Por João Sena
Assistir a um jogo de futebol devia ser tão natural como ir ao cinema ou a um espetáculo musical, mas nem sempre é assim. A cólera, o ódio e a irracionalidade que reina nas redes sociais ganham uma dinâmica ainda mais violenta em dia de jogo, e a deslocação a um estádio pode revelar-se uma experiência traumática se for ‘apanhado’ numa das muitas manifestações de agressividade próprias das claques que vivem à sombra dos clubes.
Há muito que ouvimos responsáveis governamentais dizer que querem acabar com a violência no desporto, mas os maus exemplos sucedem-se a cada semana. E continua quase tudo por fazer. Pior ainda é o facto de o parlamento ter descriminalizado há pouco tempo o uso dos denominados ‘very-lights’ em recintos desportivos. Estavam à espera de quê? O mesmo acontece com o tão falado cartão do adepto que parece ter caído no esquecimento.

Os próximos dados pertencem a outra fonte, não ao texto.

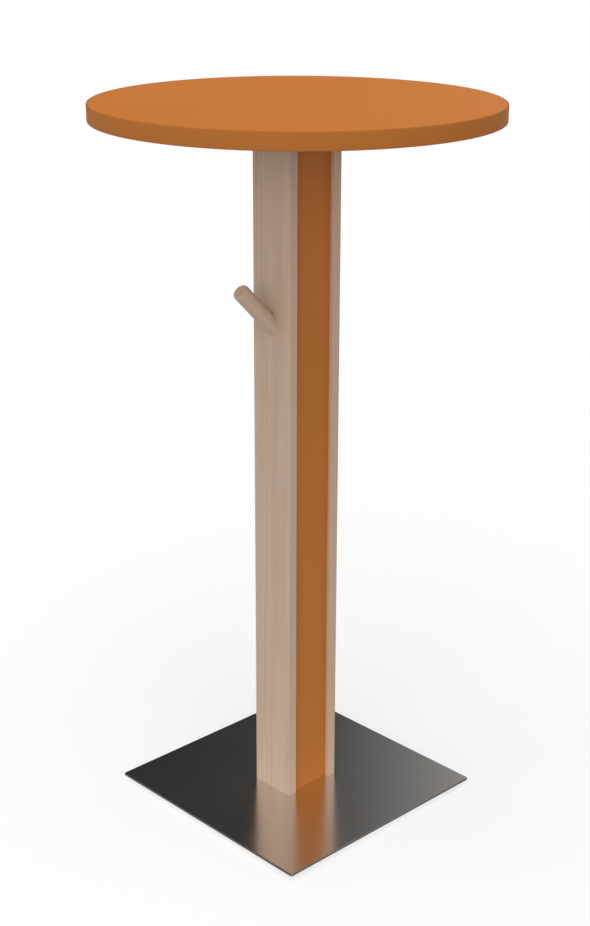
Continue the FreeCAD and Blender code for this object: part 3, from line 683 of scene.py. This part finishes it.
# pressed melamine laminate: an even orange sheet, satin, with the small soft pearls of its press
# plate; it is the same on both faces of the board
laminate, tree = new_finish("orange_melamine_laminate")
place = add(tree, "ShaderNodeTexCoord")["Object"]
pearls = add(tree, "ShaderNodeTexVoronoi", {
    "Vector": place, "Scale": 1 / LAMINATE_PEARL, "Smoothness": 0.6}, feature="SMOOTH_F1")
haze = add(tree, "ShaderNodeTexNoise", {
    "Vector": place, "Scale": 1 / LAMINATE_HAZE, "Detail": 2.0})
colour = add(tree, "ShaderNodeMix", {
    "Factor_Float": haze["Fac"], "A_Color": linear(LAMINATE_COLOURS[0]),
    "B_Color": linear(LAMINATE_COLOURS[1])}, data_type="RGBA")
roughness = add(tree, "ShaderNodeMapRange", {
    "Value": pearls["Distance"], "To Min": 0.55, "To Max": 0.65})
bump = add(tree, "ShaderNodeBump", {
    "Height": pearls["Distance"], "Strength": 0.12, "Distance": PEARL_DEPTH})
shader = add(tree, "ShaderNodeBsdfPrincipled", {
    "Base Color": colour["Result"], "Roughness": roughness, "IOR": 1.5,
    "Specular IOR Level": 0.2, "Normal": bump})
add(tree, "ShaderNodeOutputMaterial", {"Surface": shader})
dress(laminate, "board_backing_sheet")

face_low, face_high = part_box("board_face_sheet")
face_radius = face_high.x - JOINT
fit("face_laminate", turned("face", [
    (0, face_low.z),
    (face_radius, face_low.z),
    (face_radius, face_high.z - FACE_EDGE),
    (face_radius - FACE_EDGE, face_high.z),
    (0, face_high.z)], segments=BOARD_SEGMENTS), laminate, "orange_laminate", "table",
    "board_face_sheet")

# extruded plastic edging: the laminate's own orange, written darker as painted shade of the
# upright rim;
# a touch smoother, with faint lines round the rim from the die
edging, tree = new_finish("orange_plastic_edging")
place = add(tree, "ShaderNodeTexCoord")["Object"]
draw_lines = add(tree, "ShaderNodeMapping", {
    "Vector": place, "Scale": (1 / DRAW_LENGTH, 1 / DRAW_LENGTH, 1 / DRAW_LINE)})
draw_lines = add(tree, "ShaderNodeTexNoise", {
    "Vector": draw_lines, "Scale": 1.0, "Detail": 2.0})
colour = add(tree, "ShaderNodeMix", {
    "Factor_Float": draw_lines["Fac"], "A_Color": linear(EDGING_SHADED_COLOURS[0]),
    "B_Color": linear(EDGING_SHADED_COLOURS[1])}, data_type="RGBA")
roughness = add(tree, "ShaderNodeMapRange", {
    "Value": draw_lines["Fac"], "To Min": 0.48, "To Max": 0.60})
bump = add(tree, "ShaderNodeBump", {
    "Height": draw_lines["Fac"], "Strength": 0.1, "Distance": DRAW_DEPTH})
shader = add(tree, "ShaderNodeBsdfPrincipled", {
    "Base Color": colour["Result"], "Roughness": roughness, "IOR": 1.5,
    "Specular IOR Level": 0.05, "Normal": bump})
add(tree, "ShaderNodeOutputMaterial", {"Surface": shader})

# the tree that runs the edging's section round the rim, with only its outer corners rounded
edging_tree, given = form_tree("edging_round_the_rim", {
    "Rim Radius": "Float", "Thickness": "Float", "Depth": "Float", "Rounding": "Float",
    "Middle": "Vector", "Segments": "Int", "Material": "Material"})
section = add(edging_tree, "GeometryNodeCurvePrimitiveQuadrilateral", {
    "Width": given["Thickness"], "Height": given["Depth"]})
side = add(edging_tree, "ShaderNodeSeparateXYZ", {
    "Vector": add(edging_tree, "GeometryNodeInputPosition")})
outer = add(edging_tree, "ShaderNodeMath", {"Value": side["X"], "Value_001": 0.0},
            operation="GREATER_THAN")
rounding = add(edging_tree, "ShaderNodeMath", {
    "Value": outer, "Value_001": given["Rounding"]}, operation="MULTIPLY")
section = add(edging_tree, "GeometryNodeFilletCurve", {
    "Curve": section, "Count": 6, "Radius": rounding}, mode="POLY")
inset = add(edging_tree, "ShaderNodeMath", {
    "Value": given["Thickness"], "Value_001": -0.5, "Value_002": given["Rim Radius"]},
    operation="MULTIPLY_ADD")
rim_line = add(edging_tree, "GeometryNodeCurvePrimitiveCircle", {
    "Resolution": given["Segments"], "Radius": inset})
strip = add(edging_tree, "GeometryNodeCurveToMesh", {
    "Curve": rim_line, "Profile Curve": section})
strip = add(edging_tree, "GeometryNodeTransform", {
    "Geometry": strip, "Translation": given["Middle"]})
close_tree(edging_tree, strip, given["Material"])

edging_low, edging_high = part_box("board_edge_band")
rim_mesh = grow(edging_tree, {
    "Rim Radius": edging_high.x, "Thickness": EDGING_THICKNESS,
    "Depth": edging_high.z - edging_low.z, "Rounding": EDGING_ROUNDING,
    "Middle": (0, 0, (edging_high.z + edging_low.z) / 2), "Segments": BOARD_SEGMENTS,
    "Material": edging})
fit("rim_edging", rim_mesh, edging, "orange_edging", "table", "board_edge_band")


# ---------------------------------------------------------------- board bolts and washers
# Four M6 button-head socket bolts, with flat washers, come up through the head plate into the
# inserts and hold the board. All are bright zinc plated.
BUTTON_HEAD = 0.00525
BUTTON_CROWN = 0.0028
BUTTON_HEIGHT = 0.0033
BUTTON_RIM = 0.0006
BUTTON_SHANK = 0.003
BUTTON_PLAIN = 0.002        # unthreaded length under the head
BUTTON_SOCKET_DEPTH = 0.0020
CROWN_STEPS = 6
WASHER_BORE = 0.0033
WASHER_EDGE = 0.0002

low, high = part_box("board_bolts")
seat = low.z + BUTTON_HEIGHT
spread_x = high.x - low.x - 2 * BUTTON_HEAD
spread_y = high.y - low.y - 2 * BUTTON_HEAD
levels, groove = thread(
    seat + BUTTON_PLAIN, high.z - CLAMP_TIP, CLAMP_PITCH, CLAMP_THREAD_DEPTH)
turns = [math.pi / 2 * i / CROWN_STEPS for i in range(CROWN_STEPS + 1)]
crown = [(BUTTON_CROWN + (BUTTON_HEAD - BUTTON_CROWN) * math.sin(turn),
          seat - BUTTON_RIM - (BUTTON_HEIGHT - BUTTON_RIM) * math.cos(turn)) for turn in turns]
blank = turned("button_bolt", [
    (0, low.z),
    *crown,
    (BUTTON_HEAD, seat),
    (BUTTON_SHANK, seat),
    *[(BUTTON_SHANK, level) for level in levels],
    (BUTTON_SHANK - CLAMP_TIP, high.z),
    (0, high.z)], segments=32, groove=groove)
bolt_mesh = grow(bolts_tree, {
    "Socket Radius": CLAMP_SOCKET_CORNER, "Socket Place": (0, 0, low.z),
    "Socket Height": 2 * BUTTON_SOCKET_DEPTH, "Spread X": spread_x, "Spread Y": spread_y,
    "Material": zinc_plate}, blank)
fit("board_button_bolts", bolt_mesh, zinc_plate, "plated_steel", "table", "board_bolts")

# the tree that sets four of a piece at the corners of a rectangle
corners_tree, given = form_tree("four_at_corners", {
    "Geometry": "Geometry", "Spread X": "Float", "Spread Y": "Float", "Material": "Material"})
corners = add(corners_tree, "GeometryNodeMeshGrid", {
    "Size X": given["Spread X"], "Size Y": given["Spread Y"], "Vertices X": 2, "Vertices Y": 2})
washers = add(corners_tree, "GeometryNodeInstanceOnPoints", {
    "Points": corners["Mesh"], "Instance": given["Geometry"]})
close_tree(corners_tree, washers, given["Material"])

low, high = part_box("board_washers")
washer_radius = (high.x - low.x - spread_x) / 2
washer = turned("washer", [
    (WASHER_BORE, low.z),
    (washer_radius - WASHER_EDGE, low.z),
    (washer_radius, low.z + WASHER_EDGE),
    (washer_radius, high.z),
    (WASHER_BORE, high.z)], segments=48, ring=True)
washer_mesh = grow(corners_tree, {
    "Spread X": spread_x, "Spread Y": spread_y, "Material": zinc_plate}, washer)
fit("board_flat_washers", washer_mesh, zinc_plate, "plated_steel", "table", "board_washers")


# ---------------------------------------------------------------- floor
# A plain pale studio floor. The camera and mirrored rays see it nearly white. All other light
# meets a pale matt surface, so that it lights the column softly from below. It keeps the shadow.
FLOOR_SIZE = 40.0
FLOOR_COLOUR = "#ADADAD"
BACKDROP_COLOUR = "#FFFFFF"
BACKDROP_GLOW = 1.1

floor_finish, tree = new_finish("matt_studio_floor")
rays = add(tree, "ShaderNodeLightPath")
matt = add(tree, "ShaderNodeBsdfDiffuse", {"Color": linear(FLOOR_COLOUR)})
lit = add(tree, "ShaderNodeBsdfDiffuse", {"Color": linear(BACKDROP_COLOUR)})
glow = add(tree, "ShaderNodeEmission", {
    "Color": linear(BACKDROP_COLOUR), "Strength": BACKDROP_GLOW})
backdrop = add(tree, "ShaderNodeMixShader", {"Fac": 0.5, "Shader": lit, "Shader_001": glow})
mirrored = add(tree, "ShaderNodeMath", {
    "Value": rays["Is Glossy Ray"], "Value_001": rays["Is Transmission Ray"]},
    operation="MAXIMUM")
plain = add(tree, "ShaderNodeMath", {
    "Value": rays["Is Camera Ray"], "Value_001": mirrored}, operation="MAXIMUM")
seen = add(tree, "ShaderNodeMixShader", {
    "Fac": plain, "Shader": matt, "Shader_001": backdrop})
# from below, the camera looks through it
clear = add(tree, "ShaderNodeBsdfTransparent")
underside = add(tree, "ShaderNodeNewGeometry")["Backfacing"]
below = add(tree, "ShaderNodeMath", {"Value": rays["Is Camera Ray"], "Value_001": underside},
            operation="MULTIPLY")
shown = add(tree, "ShaderNodeMixShader", {
    "Fac": below, "Shader": seen, "Shader_001": clear})
add(tree, "ShaderNodeOutputMaterial", {"Surface": shown})

plane = bmesh.new()
bmesh.ops.create_grid(plane, x_segments=8, y_segments=8, size=FLOOR_SIZE / 2)
floor_mesh = bpy.data.meshes.new("studio_floor")
plane.to_mesh(floor_mesh)
plane.free()
floor_mesh.materials.append(floor_finish)
floor = bpy.data.objects.new("studio_floor", floor_mesh)
scene.collection.objects.link(floor)


# ---------------------------------------------------------------- light
# A soft lamp overhead, a wide one at the left front, three weaker ones round the sides, and a
# dim even dome. Only the camera sees white all round. Reflections show a dim studio, lighter on
# its right.
DOME = 0.30
THROWN = 1.55               # what the plate throws up on the column
STUDIO_RIGHT = (0.721, -0.693, 0.0)
WALLS = (0.027, 0.53)       # the studio's left and right, as mirrored
WALL_EDGES = (-0.005, 0.2)  # between which the left passes into the right
CEILING = 0.35
CEILING_EDGES = (0.65, 0.9)


def soft_lamp(name, strength, source, spread):
    """A far lamp that shines from all directions within the spread about its source's. Nothing
    mirrors it, so that the plate shows the studio alone."""
    light = bpy.data.lights.new(name, "SUN")
    light.energy = strength
    light.angle = math.radians(spread)
    lamp = bpy.data.objects.new(name, light)
    lamp.matrix_world = Vector(source).to_track_quat("Z", "Y").to_matrix().to_4x4()
    lamp.visible_glossy = False
    scene.collection.objects.link(lamp)


soft_lamp("soft_overhead_lamp", 1.38, (-0.27, -0.11, 0.95), 60)
soft_lamp("wide_front_lamp", 1.8, (-0.69, -0.72, 0.0), 90)
soft_lamp("left_side_lamp", 0.5, (-0.9, -0.42, 0.1), 40)
soft_lamp("left_rear_lamp", 0.9, (-0.28, 0.95, 0.0), 50)
soft_lamp("right_side_lamp", 0.6, (0.96, -0.25, 0.0), 50)

world = bpy.data.worlds.new("studio")
world.use_nodes = True
tree = world.node_tree
tree.nodes.clear()
world.cycles.sampling_method = "NONE"
scene.world = world
rays = add(tree, "ShaderNodeLightPath")
way = add(tree, "ShaderNodeTexCoord")["Generated"]
rightward = add(tree, "ShaderNodeVectorMath", {
    "Vector": way, "Vector_001": STUDIO_RIGHT}, operation="DOT_PRODUCT")
wall = add(tree, "ShaderNodeMapRange", {
    "Value": rightward["Value"], "From Min": WALL_EDGES[0], "From Max": WALL_EDGES[1],
    "To Min": WALLS[0], "To Max": WALLS[1]}, interpolation_type="SMOOTHSTEP")
height = add(tree, "ShaderNodeSeparateXYZ", {"Vector": way})
ceiling = add(tree, "ShaderNodeMapRange", {
    "Value": height["Z"], "From Min": CEILING_EDGES[0], "From Max": CEILING_EDGES[1],
    "To Min": 0.0, "To Max": CEILING}, interpolation_type="SMOOTHSTEP")
studio = add(tree, "ShaderNodeMath", {
    "Value": wall, "Value_001": ceiling}, operation="ADD")
first = add(tree, "ShaderNodeMath", {"Value": rays["Diffuse Depth"], "Value_001": 0.5},
            operation="LESS_THAN")
mirrored = add(tree, "ShaderNodeMix", {
    "Factor_Float": first, "A_Float": THROWN, "B_Float": studio}, data_type="FLOAT")
strength = add(tree, "ShaderNodeMix", {
    "Factor_Float": rays["Is Glossy Ray"], "A_Float": DOME, "B_Float": mirrored["Result"]},
    data_type="FLOAT")
plain = add(tree, "ShaderNodeMath", {
    "Value": rays["Is Camera Ray"], "Value_001": rays["Is Transmission Ray"]},
    operation="MAXIMUM")
strength = add(tree, "ShaderNodeMix", {
    "Factor_Float": plain, "A_Float": strength["Result"], "B_Float": 1.0}, data_type="FLOAT")
around = add(tree, "ShaderNodeBackground", {
    "Color": linear(BACKDROP_COLOUR), "Strength": strength["Result"]})
add(tree, "ShaderNodeOutputWorld", {"Surface": around})
scene.view_settings.view_transform = "Standard"


# ---------------------------------------------------------------- camera
# The view is from the front left, a little above the board, at about two and a half metres. The
# whole table is in it, upright.
CAMERA_TURN = -0.7640
CAMERA_RISE = 0.3491
CAMERA_DISTANCE = 2.4778
CAMERA_ROLL = 0.0024
CAMERA_TARGET = Vector((-0.0031, 0.0, 0.5618))
CAMERA_SENSOR = 36.0        # along the long side
CAMERA_LENS = 62.93

back = Vector((math.sin(CAMERA_TURN) * math.cos(CAMERA_RISE),
               -math.cos(CAMERA_TURN) * math.cos(CAMERA_RISE), math.sin(CAMERA_RISE)))
right = Vector((0, 0, 1)).cross(back).normalized()
up = back.cross(right)
cosine, sine = math.cos(CAMERA_ROLL), math.sin(CAMERA_ROLL)
right, up = right * cosine + up * sine, up * cosine - right * sine
camera_data = bpy.data.cameras.new("camera")
camera_data.sensor_width = CAMERA_SENSOR
camera_data.lens = CAMERA_LENS
camera = bpy.data.objects.new("camera", camera_data)
place = CAMERA_TARGET + back * CAMERA_DISTANCE
camera.matrix_world = Matrix((
    (right.x, up.x, back.x, place.x),
    (right.y, up.y, back.y, place.y),
    (right.z, up.z, back.z, place.z),
    (0, 0, 0, 1)))
scene.collection.objects.link(camera)
scene.camera = camera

Fora da lei O lançamento de foguetes no interior de qualquer estádio é proibido, pois coloca em risco a integridade física dos atletas e espetadores, mas as claques não querem saber da lei. O deflagrar de fogo-de-artifício atrás da baliza do Sporting nos minutos iniciais do jogo com o Casa Pia motivou uma intensa carga policial naquele setor, no qual se viram cadeiras a voar e adeptos em pânico. Os incidentes foram demasiado graves, saltaram para opinião pública e obrigaram o Governo a reagir.
Para acabar com fogos-de-artifício que nada têm de espetáculo, e com a violência no desporto, o ministro da Administração Interna, José Luís Carneiro, avisou que o uso de pirotecnia volta a ser crime no âmbito da revisão do Regime Jurídico dos Explosivos e Substâncias Perigosas.
“Até ao final do ano o regime de uso de explosivos e materiais perigosos poderá ser aprovado e será no quadro desse regime que voltaremos a criminalizar o uso dos very lights”, anunciou, sublinhando tratar-se de “um trabalho que tem vindo a ser feito com a ministra dos Assuntos Parlamentares e com o secretário de Estado do Desporto”. O ministro reconhece que o controlo tem de ser mais eficaz porque “muitos adeptos usam engenhos pirotécnicos sob anonimato e tentam enganar as autoridades. Temos de encontrar mecanismos de sancionamento dessas práticas”, disse.
Depois de aprovado, o novo quadro entra imediatamente em vigor e contempla uma pena de prisão até cinco anos, ou pena de multa até 600 dias, para “quem transportar, detiver, usar, distribuir ou for portador de explosivos, artigos ou engenhos definidos no mesmo diploma, fazendo-o em recintos desportivos ou na deslocação de ou para os mesmos aquando da realização de espetáculo desportivo”.
O diploma refere como artigos proibidos engenhos explosivos improvisados ou artigos de pirotecnia, o que inclui qualquer engenho que tenha substâncias explosivas ou uma mistura explosiva de substâncias concebidos para produzir um efeito calorífico, luminoso, sonoro e gasoso. Ou seja, os very-lights.
Controlar os adeptos O titular da Administração Interna referiu ainda que o Governo tem preparado um diploma jurídico que vai proibir o apoio a claques não registadas na Autoridade para a Prevenção e o Combate à Violência (APCVD), mas essa era a intenção do cartão do adepto, um mecanismo de controlo das claques que praticamente ninguém (sobretudo os clubes) levou a sério.
O ministro explicou que esta iniciativa legislativa surge depois de o Governo ter aprovado na semana passada, em Conselho de Ministro, uma proposta de lei que vai regular a atividade dos adeptos e a forma como se organizam no apoio aos clubes. “Essa é uma dimensão que está a ser trabalhada e será submetida ao parlamento. É da competência da ministra dos Assuntos Parlamentares, enquanto o regime dos engenhos pirotécnicos é matéria da Administração Interna”.